While local bands rarely open shows at The Sylvee (that's determined by the national acts and their management companies; "It's never up to us," Gerding says), the venue is pumping oxygen into the local scene. Sylvee shows are attracting more music fans from out of town and inspiring larger audiences to check out live music at smaller clubs in town.
Ty Christian, a board member and IT administrator for the Madison Area Music Association (as well as lead singer for the heavy metal band Lords of the Trident), agrees. Christian argues that the Madison music scene is more vibrant than it has been in many years. And that's partly due to FPC Live making Madison a destination for live music.
"As someone who has been actively gigging inside of the scene, setting up shows and booking and working with promoters since 2004, I've been in the scene awhile.
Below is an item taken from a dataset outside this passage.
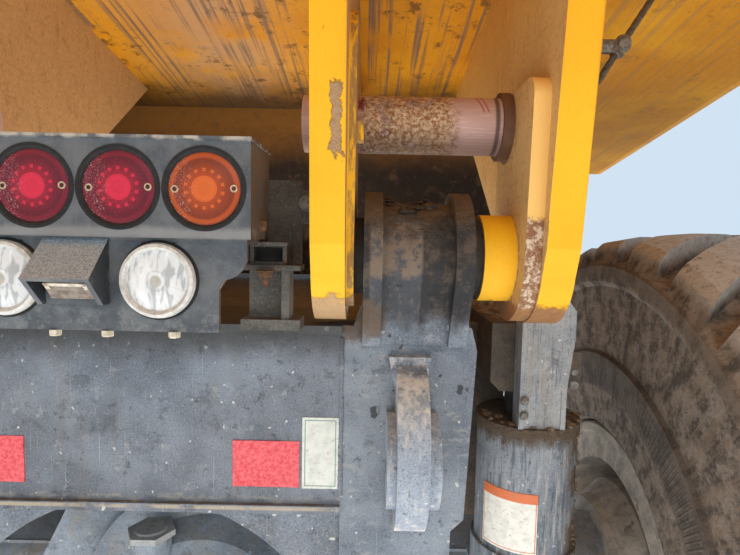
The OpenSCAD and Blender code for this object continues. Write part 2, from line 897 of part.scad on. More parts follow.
// Beam across the tail, on the floor's underside
beam_h = 110;
beam_l = 140;
module body_tail_beam() {
  color(body_yellow)
    yz_plate(-floor_half, 2 * floor_half)
      polygon([
        [-body_tail, under_floor(-body_tail)], [-body_tail, floor_at(-body_tail) - beam_h],
        [-body_tail + beam_l, floor_at(-body_tail + beam_l) - beam_h + 30],
        [-body_tail + beam_l, under_floor(-body_tail + beam_l)]
      ]);
}

// Outline of an ear as [y, z]: a round lower end, a steep rear edge up to the floor, and a
// front edge that spreads forward as a gusset
ear_back_top = 195;
ear_front_top = 780;
ear_swell = 14;
ear_swell_up = 20;
ear_lean = 158;
ear_lean_up = 345;
module ear_outline() {
  back = -hinge_y - ear_back_top;
  front = -hinge_y + ear_front_top;
  union() {
    translate([-hinge_y, hinge_z]) circle(r = ear_r);
    polygon([
      [-hinge_y - ear_r * cos(12), hinge_z - ear_r * sin(12)],
      [-hinge_y - ear_r - ear_swell, hinge_z + ear_swell_up],
      [-hinge_y - ear_lean, hinge_z + ear_lean_up],
      [back, under_floor(back)], [front, under_floor(front)],
      [-hinge_y + ear_r * cos(12), hinge_z - ear_r * sin(12)]
    ]);
  }
}

// Inner ear with its thin doubler and the lock pin's keeper
keeper = [24, 36, 28];
keeper_drop = 39;
module ear_inner() {
  color(body_yellow)
    difference() {
      union() {
        yz_plate(ear_in_x, ear_t) ear_outline();
        yz_plate(ear_in_end - 1, inner_doubler_t + 1)
          union() {
            translate([-hinge_y, hinge_z]) circle(r = ear_r - 22);
            translate([-hinge_y - ear_r + 22, hinge_z]) square([2 * ear_r - 44, 300]);
            translate([-hinge_y, hinge_z + 300]) circle(r = ear_r - 22);
          }
        translate([
          ear_in_end - 1, -lock_pin_y - lock_pin_r - 2 - keeper[1], lock_pin_z - keeper_drop
        ])
          cube(keeper);
      }
      x_bar(hinge_pin_r, ear_in_x - 1, ear_t + inner_doubler_t + 2, -hinge_y, hinge_z);
      x_bar(lock_pin_r, ear_in_x - 1, ear_t + inner_doubler_t + 2, -lock_pin_y, lock_pin_z);
    }
}

// Outer ear with its doubler plate, the hinge's boss and the lock pin's boss
lock_boss_r = 56;
lock_boss_l = 16;
doubler_h = 266;
doubler_back = 84;
doubler_lean = 30;
module doubler_outline() {
  top = hinge_z + doubler_h;
  back = -hinge_y - doubler_back - doubler_lean;
  union() {
    translate([-hinge_y, hinge_z]) circle(r = ear_r - 3);
    translate([back + 30, top - 30]) circle(r = 30);
    polygon([
      [-hinge_y - ear_r + 3, hinge_z], [back, top - 30], [back + 30, top],
      [-hinge_y + 90, top], [-hinge_y + ear_r - 3, hinge_z]
    ]);
  }
}
module ear_outer() {
  boss_x = doubler_x - boss_l;
  color(body_yellow)
    difference() {
      union() {
        yz_plate(ear_out_x, ear_t) ear_outline();
        yz_plate(doubler_x, doubler_t + 1) doubler_outline();
        x_bar(boss_r, boss_x, boss_l + 1, -hinge_y, hinge_z);
        x_bar(lock_boss_r, doubler_x - lock_boss_l, lock_boss_l + 1, -lock_pin_y, lock_pin_z);
      }
      x_bar(hinge_pin_r, boss_x - 1, ear_out_end - boss_x + 2, -hinge_y, hinge_z);
      x_bar(lock_pin_r, doubler_x - lock_boss_l - 1, lock_pin_in + 1, -lock_pin_y, lock_pin_z);
    }
}

// Hinge pin through both ears and the eye
pin_proud = 6;
module hinge_pin() {
  color([0.45, 0.42, 0.38])
    x_bar(hinge_pin_r, ear_in_x - pin_proud, ear_out_end - ear_in_x + 2 * pin_proud,
          -hinge_y, hinge_z);
}

// Rubber seals round the hinge pin, between the eye and the ears
seal_r = 62;
module hinge_seals() {
  in_x = ear_in_end + inner_doubler_t;
  out_x = eye_end + side_gap;
  color([0.1, 0.1, 0.1])
    both()
      difference() {
        union() {
          x_bar(seal_r, in_x, eye_x - side_gap - in_x, -hinge_y, hinge_z);
          x_bar(seal_r, out_x, doubler_x - boss_l - out_x, -hinge_y, hinge_z);
        }
        x_bar(hinge_pin_r, in_x - 1, doubler_x - in_x, -hinge_y, hinge_z);
      }
}

// Stored lock pin: through the inner ear and into the boss on the outer ear
lock_pin_in = 10;
module lock_pin() {
  end = doubler_x - lock_boss_l + lock_pin_in;
  color([0.72, 0.58, 0.52])
    x_bar(lock_pin_r, ear_in_x - lock_pin_out, end - ear_in_x + lock_pin_out,
          -lock_pin_y, lock_pin_z);
}

// Lamp housing: a box with a recess for each lamp
lamp_recess = 30;
lamp_mid = lamp_bottom + 65;
module lamp_housing() {
  color(lamp_grey)
    difference() {
      translate([-lamp_half, -lamp_face, lamp_bottom])
        cube([2 * lamp_half, lamp_depth, lamp_h - 4]);
      for (x = lamp_x, s = [-1, 1])
        translate([s * x, -lamp_face + lamp_recess, lamp_mid])
          rotate([90, 0, 0]) cylinder(r = lamp_hole_r, h = lamp_recess + 1);
    }
}

// Lid on the lamp housing with a small lip
module lamp_lid() {
  color(lamp_grey)
    translate([-lamp_half - 2, -lamp_face - 4, lamp_bottom + lamp_h - 4])
      cube([2 * lamp_half + 4, lamp_depth + 8, 4]);
}

// Lenses of the tail and turn lamps, at a distance from the centreline
module lamp_pair(x, tint) {
  color(tint)
    both()
      translate([x, -lamp_face + lamp_recess, lamp_mid]) rotate([90, 0, 0])
        union() {
          cylinder(r = lamp_hole_r, h = 14);
          cylinder(r = lamp_r, h = lamp_recess - 4);
        }
}

// Bracket plate below the lamp housing, with a notch above each reversing lamp
bracket_t = 8;
bracket_y = -lamp_face + 15;
shelf_t = 4;
reverse_drop = 57;
notch_half = 24;
module bracket_side() {
  foot_half = bracket_half - 38;
  top = lamp_bottom;
  polygon([
    [-1, top], [bracket_half, top], [bracket_half, top - 28], [bracket_half - 5, top - 40],
    [bracket_half - 16, top - 50], [foot_half + 8, top - 56], [foot_half, top - 68],
    [foot_half, top - bracket_h], [-1, top - bracket_h]
  ]);
}
module lamp_bracket() {
  color(lamp_grey)
    difference() {
      union() {
        xz_plate(bracket_y, bracket_t)
          union() {
            bracket_side();
            mirror([1, 0]) bracket_side();
          }
        translate([-bracket_half, bracket_y, lamp_bottom - shelf_t])
          cube([2 * bracket_half, lamp_depth - 15, shelf_t]);
      }
      both() {
        translate([reverse_x, bracket_y + bracket_t + 1, lamp_bottom - reverse_drop])
          rotate([90, 0, 0]) cylinder(r = reverse_r + 1, h = bracket_t + 2);
        translate([reverse_x - notch_half, bracket_y - 1, lamp_bottom - reverse_drop])
          cube([2 * notch_half, bracket_t + 2, reverse_drop - shelf_t - 2]);
      }
    }
}

// Stands that carry the lamp unit from the tail cross-member: a post on a base, a shelf
// with a box on it that holds the bracket's shelf, and an upright plate behind them
stand_x = 199;
stand_y = -lamp_face + 102;
stand_l = 50;
base_h = 16;
post_top = lamp_bottom - 47;
module lamp_mounts() {
  plate_x = lamp_half - 9;
  color(lamp_grey)
    both()
      union() {
        translate([stand_x - 8, stand_y, casting_top]) cube([90, stand_l, base_h]);
        translate([stand_x, stand_y + 24, casting_top + base_h - 1])
          cube([54, 8, post_top - casting_top - base_h + 2]);
        translate([stand_x + 53, stand_y + 4, casting_top + base_h - 1])
          cube([12, stand_l - 8, post_top - casting_top - base_h + 2]);
        translate([stand_x - 6, stand_y, post_top]) cube([88, stand_l, 8]);
        translate([stand_x + 2, stand_y - 13, lamp_bottom - shelf_t - seat_gap - 5])
          cube([62, 40, 5]);
        translate([stand_x + 4, stand_y + 8, post_top + 7])
          difference() {
            cube([56, 60, lamp_bottom - shelf_t - seat_gap - post_top - 7]);
            translate([6, -1, 6]) cube([44, 40, 22]);
          }
        translate([plate_x, stand_y + 64, post_top + 7]) cube([54, 12, 134]);
        translate([plate_x + 53, stand_y + 58, post_top + 72])
          cube([ear_in_x - 6 - plate_x - 53, 12, 54]);
      }
}

// Reversing lamps: a round body with a bezel, set in the bracket plate
module reverse_lamps() {
  color([0.9, 0.88, 0.82])
    both()
      translate([reverse_x, bracket_y, lamp_bottom - reverse_drop]) rotate([90, 0, 0])
        union() {
          translate([0, 0, -bracket_t - 40]) cylinder(r = reverse_r, h = bracket_t + 40);
          cylinder(r = reverse_r + 1, h = 6);
        }
}

// Hood over the number plate's lamp: a hollow shade on the bracket plate, open below
hood_x = [-51, 36];
hood_t = 7;
hood_out = 55;
module hood_outline() {
  polygon([
    [bracket_y, lamp_bottom - 1], [bracket_y - hood_out, lamp_bottom - 53],
    [bracket_y - 18, lamp_bottom - 90], [bracket_y, lamp_bottom - 90]
  ]);
}
module plate_lamp_hood() {
  width = hood_x[1] - hood_x[0];
  color(lamp_grey)
    difference() {
      yz_plate(hood_x[0], width) hood_outline();
      yz_plate(hood_x[0] + hood_t, width - 2 * hood_t)
        polygon([
          [bracket_y - hood_t - 4, lamp_bottom - 16], [bracket_y - hood_out + 4, lamp_bottom - 56],
          [bracket_y - hood_out, lamp_bottom - 95], [bracket_y - hood_t - 4, lamp_bottom - 95]
        ]);
    }
}

// Window of the number plate's lamp: a framed glass set sloping inside the hood
module plate_lamp_window() {
  color([0.9, 0.86, 0.78])
    yz_plate(hood_x[0] + 19, 56)
      polygon([
        [bracket_y - 38, lamp_bottom - 58], [bracket_y - 18, lamp_bottom - 82],
        [bracket_y - hood_t - 4 - seat_gap, lamp_bottom - 82],
        [bracket_y - hood_t - 4 - seat_gap, lamp_bottom - 58]
      ]);
}

placed(LEFT) frame_rail();  // frame_rail_left
placed() frame_rail();  // frame_rail_right
placed(LEFT) splice_flange();  // splice_flange_left
placed() splice_flange();  // splice_flange_right
placed() tail_crossmember();
placed() mid_crossmember();
placed() frame_deck();
placed(LEFT) pivot_casting();  // pivot_casting_left
placed() pivot_casting();  // pivot_casting_right
placed(LEFT) tow_lug();  // tow_lug_left
placed() tow_lug();  // tow_lug_right
placed(LEFT) strut_outrigger();  // strut_outrigger_left
placed() strut_outrigger();  // strut_outrigger_right
placed() rest_pads();
placed() link_hangers();
placed() lower_links();
placed() top_link();
placed() strut_barrels();
placed() strut_rods();
placed() strut_guards();
placed() axle_housing();
placed() diff_cover();
placed() filler_cap();
placed() input_flange();
placed(LEFT) brake_housing();  // brake_housing_left
placed() brake_housing();  // brake_housing_right
placed() lamp_housing();
placed() lamp_lid();
placed() lamp_bracket();
placed() lamp_mounts();
placed() lamp_pair(lamp_x[0], [0.6, 0.05, 0.1]);  // tail_lamps
placed() lamp_pair(lamp_x[1], [0.85, 0.35, 0.05]);  // turn_lamps
placed() reverse_lamps();
placed() plate_lamp_hood();
placed() plate_lamp_window();
placed(LEFT) tyre();  // tyre_left
placed() tyre();  // tyre_right
placed(LEFT) rim();  // rim_left
placed() rim();  // rim_right
placed(LEFT) hub();  // hub_left
placed() hub();  // hub_right
placed() body_floor();
placed(LEFT) body_side();  // body_side_left
placed() body_side();  // body_side_right
placed() body_sills();
placed() body_bolster();
placed() body_tail_beam();
placed(LEFT) ear_inner();  // ear_inner_left
placed() ear_inner();  // ear_inner_right
placed(LEFT) ear_outer();  // ear_outer_left
placed() ear_outer();  // ear_outer_right
placed(LEFT) hinge_pin();  // hinge_pin_left
placed() hinge_pin();  // hinge_pin_right
placed() hinge_seals();
placed(LEFT) lock_pin();  // lock_pin_left
placed() lock_pin();  // lock_pin_right
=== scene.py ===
"""Rear end section of an articulated dump truck: materials, small parts, camera and light."""

import json
import math
import random

import bmesh
import bpy
from mathutils import Matrix, Vector
from mathutils.noise import noise as lump_noise


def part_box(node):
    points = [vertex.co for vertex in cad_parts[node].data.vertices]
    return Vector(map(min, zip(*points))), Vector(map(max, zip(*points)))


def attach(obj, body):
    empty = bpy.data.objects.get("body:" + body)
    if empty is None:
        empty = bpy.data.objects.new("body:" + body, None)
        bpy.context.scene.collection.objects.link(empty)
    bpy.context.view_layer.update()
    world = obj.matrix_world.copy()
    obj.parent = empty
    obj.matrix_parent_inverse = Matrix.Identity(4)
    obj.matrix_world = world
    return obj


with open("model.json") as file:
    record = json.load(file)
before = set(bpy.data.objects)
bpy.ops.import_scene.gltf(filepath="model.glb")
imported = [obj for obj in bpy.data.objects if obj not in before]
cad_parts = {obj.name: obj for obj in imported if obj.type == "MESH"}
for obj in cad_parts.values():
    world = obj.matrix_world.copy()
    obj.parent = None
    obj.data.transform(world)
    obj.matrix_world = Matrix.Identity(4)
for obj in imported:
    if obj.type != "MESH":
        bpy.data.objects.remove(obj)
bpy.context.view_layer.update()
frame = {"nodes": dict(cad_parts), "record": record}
node = frame["nodes"]

# Places, in metres in the row's frame
CAMERA = Vector((0.386, -2.469, 0.313))
CAMERA_PITCH = math.radians(-4.6)
CAMERA_ROLL = math.radians(-1.16)
FOCAL_PX = 534
PHOTO_W = 740
SENSOR = 36

LOW, HIGH = 0, 1
SIDES = (("left", -1), ("right", 1))
TAILWARD, DOWN = (0, -1, 0), (0, 0, -1)


def edge(name, end, axis):
    """The lowest or highest coordinate of a CAD node along x, y or z."""
    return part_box(name)[end]["xyz".index(axis)]


def middle(name, axis):
    """The coordinate halfway between the two ends of a CAD node."""
    return (edge(name, LOW, axis) + edge(name, HIGH, axis)) / 2


def half(name, axis):
    """Half of a CAD node's size along x, y or z."""
    return (edge(name, HIGH, axis) - edge(name, LOW, axis)) / 2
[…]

And it's booming. It really is," he says. "Some people may not see that. Some people may not appreciate where it was and where it is now. But I think there is a lot to be excited about in the current state of the scene."
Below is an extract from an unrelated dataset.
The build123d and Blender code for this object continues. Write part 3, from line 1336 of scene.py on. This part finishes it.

Before The Sylvee, Christian says, many bigger touring acts skipped over Madison between playing shows in Milwaukee or Chicago and the Twin Cities. Now Madison is a viable alternative to those cities.
FPC Live's booking power benefits second-tier national and regional acts — bands more likely to play rooms the size of the Orpheum, Majestic or High Noon. But local musicians indirectly benefit, too, even if they're not booked to play these venues or hired to open for a touring act.
For instance, some of the people who flock to shows by The Avett Brothers get a taste for folk-rock and roots music. They then look around to see who plays that kind of music locally and go to see Madison bands like The Mascot Theory or The North Code. That may explain, too, why there are so many more small clubs, bars and cafes now connecting local musicians to local audiences.
"There's definitely a ripple effect of these big splash shows," Koszewski agrees. "The more that you can show the average Madisonian that there's a music scene period, then they're more inclined to make live music a part of their lives."
In the year or so since FPC Live significantly increased its hold on the city's biggest stages, several new small venues have popped up, including The Winnebago, Communication and BarleyPop Live.